田舎のまだのんびりした時代だったから、都会の学校ほどの激しい競争には、さらされてなかったはずだ。けれど、親との関係もあり、自分への肯定感がどんどん低くなっていたころで、教師から”できない子”というレッテルを張られることは、決定的なダメ出しに等しかった。

数年前に、フィンランドの大臣だったか、教育学者だったかが、日本の学校の視察に来た時。その人は、日本の体育の授業の有様を観て、こういったという。

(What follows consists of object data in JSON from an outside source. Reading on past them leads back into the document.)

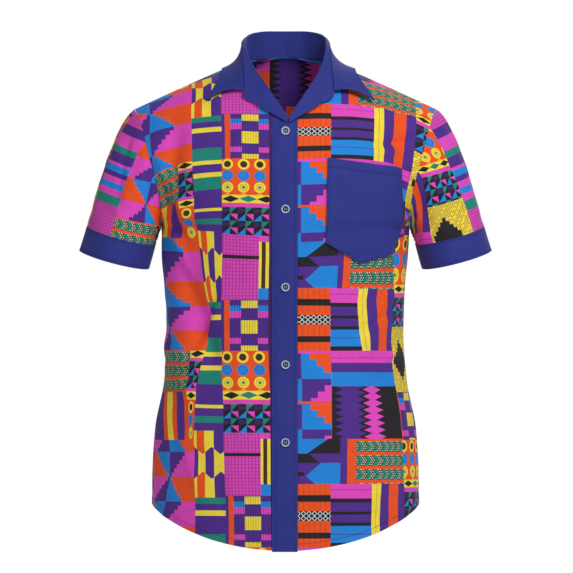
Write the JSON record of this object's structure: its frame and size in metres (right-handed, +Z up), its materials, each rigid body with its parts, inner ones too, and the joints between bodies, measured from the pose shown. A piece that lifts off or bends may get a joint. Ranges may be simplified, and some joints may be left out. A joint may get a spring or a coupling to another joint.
{
  "type": "short-sleeved button-down shirt",
  "caption": "Short-sleeved button-down shirt filled out as worn, open turned-down collar, plain blue bands and chest pocket on a bright woven-strip patchwork print.",
  "frame": {"origin": "on the shoulder line, midway between the two points where the collar meets the shoulder seams", "axes": "+Z up towards the collar, -Y out of the buttoned front, +X to the wearer's left"},
  "size_m": [0.619, 0.266, 0.7799],
  "materials": {
    "printed_cotton": "matte printed plain weave",
    "blue_cotton": "matte dyed plain weave",
    "button_plastic": "moulded, lightly polished"
  },
  "bodies": {
    "root": {"front_right": "printed_cotton", "front_left": "printed_cotton", "back": "printed_cotton", "sleeve_right": "printed_cotton", "sleeve_left": "printed_cotton", "cuff_right": "blue_cotton", "cuff_left": "blue_cotton", "placket": "blue_cotton", "button_band": "blue_cotton", "facing_right": "blue_cotton", "facing_left": "blue_cotton", "collar_stand": "blue_cotton", "collar_leaf": "blue_cotton", "pocket": "blue_cotton", "button_1": "button_plastic", "button_2": "button_plastic", "button_3": "button_plastic", "button_4": "button_plastic", "button_5": "button_plastic"}
  },
  "joints": []
}
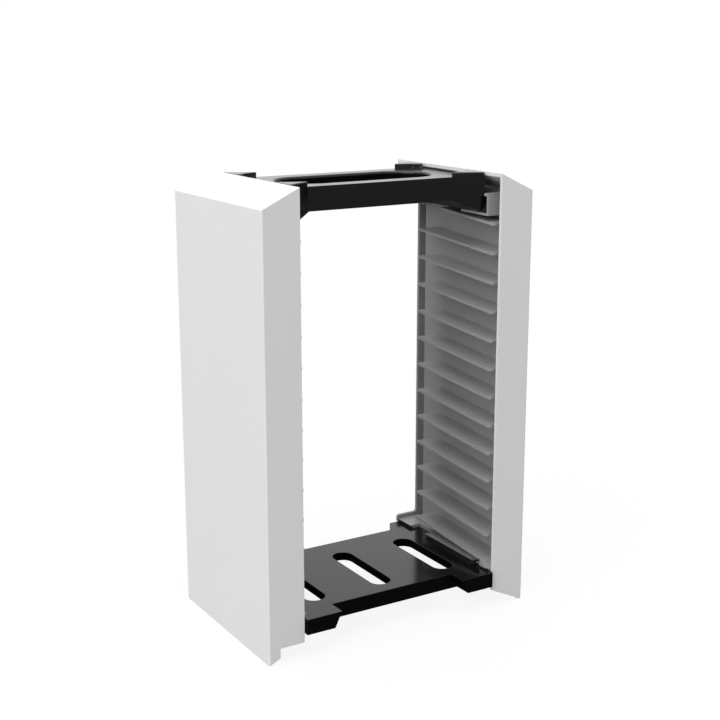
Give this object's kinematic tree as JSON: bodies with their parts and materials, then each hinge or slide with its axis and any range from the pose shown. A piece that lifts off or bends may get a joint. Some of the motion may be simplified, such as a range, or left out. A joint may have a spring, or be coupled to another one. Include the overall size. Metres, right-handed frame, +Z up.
{
  "type": "game storage rack",
  "caption": "Upright desktop rack with ledged side rails that hold flat game cases in an open bay, white side covers and black top and base trays.",
  "frame": {"origin": "on the floor, under the middle of the rack's footprint", "axes": "+X to the right seen from the front, +Y to the back, +Z up"},
  "size_m": [0.2326, 0.1456, 0.349],
  "materials": {
    "cover_plastic": "white, fine satin texture",
    "rail_plastic": "mid grey, satin",
    "tray_plastic": "black, high gloss",
    "screw_steel": "zinc plated"
  },
  "bodies": {
    "root": {"left_cover": "cover_plastic", "right_cover": "cover_plastic", "left_rail": "rail_plastic", "right_rail": "rail_plastic", "top_tray": "tray_plastic", "base_tray": "tray_plastic", "left_cover_screws": "screw_steel", "right_cover_screws": "screw_steel", "base_screws": "screw_steel", "tray_screws": "screw_steel"}
  },
  "joints": []
}
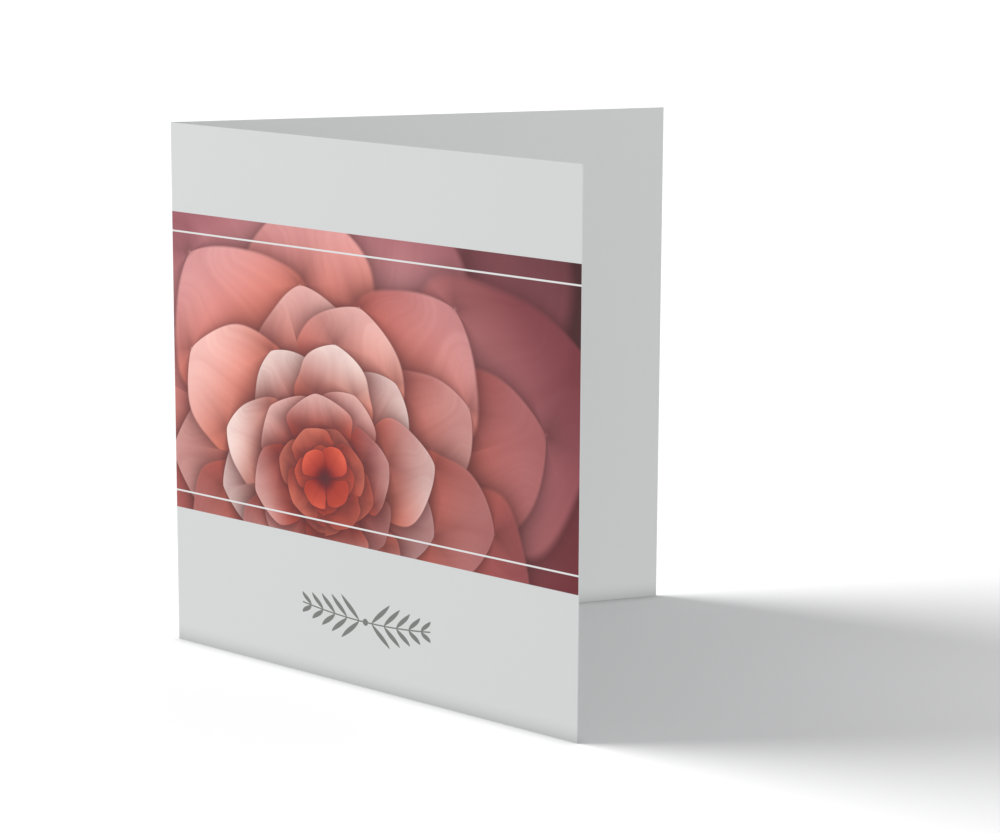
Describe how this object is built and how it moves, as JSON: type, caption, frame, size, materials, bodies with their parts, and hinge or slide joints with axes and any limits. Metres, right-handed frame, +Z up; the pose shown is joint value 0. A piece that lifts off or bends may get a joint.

「できる子もできない子も一緒の授業を受けるとは! これでは、出来ない子供は、自分を肯定する気持ちが持てないから、体育の時間は、苦痛でしかなくなるだろう」

これをネットで読んだとき、私は大きくうなずいたのだ。そのとおりだ! と。

高校までの体育の授業で、自分の運動神経やセンスがないということを思いっきり叩き込まれた私は、身体を動かすこと自体、嫌いになってしまった。ことに、持久走は煉獄の責め具に近い。短距離走ならまだしも、1000メートル走など、私には走る意味すら分からなかった。

この意識を変えてくれたのが、大学で出会った体育教師だった。大学に体育があると知った時、心底うんざりしたものだった。けれど、その時の先生、確か橋本先生とおっしゃったと思うが、その橋本先生は、最初の授業でこうおっしゃったものだ。

「体を動かすことなら、何であってもかまいません。この街には、史跡がありますし、海もありますから、散歩するのもいいでしょうし、泳いでもかまいません。買い物だって、結構です。ただし、自分一人ではダメです。何人かのグループで、行ってください。そして、毎回、レポートを誰かが出してください。その時、メンバーの名前も全員書いておいてください。それで、授業に出たことになります。ただ、1年に1回、呼び出しますので、対象になった人は、私と、ヨガをやってください」

眼からうろこだった。体育は、強制され、自分の劣等感を上書きするものだと考えてきた私にとって、こういう発想のやり方がある、というのは新鮮な驚きだった。体育は、2年間あったが、おかげで、私は、実に楽しい”体育”を知ったのだった。

あれから、30年以上たつ。私は、相変わらず、走るのが苦手だ。若くなくなって、さらに、走るだけの持久力がなくなってきた。もちろん、何かあれば、火事場のバカ力で、なんとかなるのかもしれない。でも、日ごろから自分を甘やかしているところがあるので、何処まで持つかなぁ、とは、思っている。

ただ、日々の生活の中で、「走るのが続かないなら、歩いて行けばいいじゃん」と、開き直っているところがある。続くことがまず大事。途中で息切れして、辞めることのほうが、よっぽどかっこ悪いように、私は考えるようになった。走れる人は、どんどん行けばいい。でも、歩きながら、たまには、寄り道もしながら、目的だけは見失わないで、歩き続けること。それで、良いじゃないか、目的地に着くならば、と。

自分が目指す目的へのアプローチの方法を、限定することはない。視野を広くして、いろいろやってみればいいのだ。寄り道ばかりしてきた私の、言い訳同様の方法論(?)である。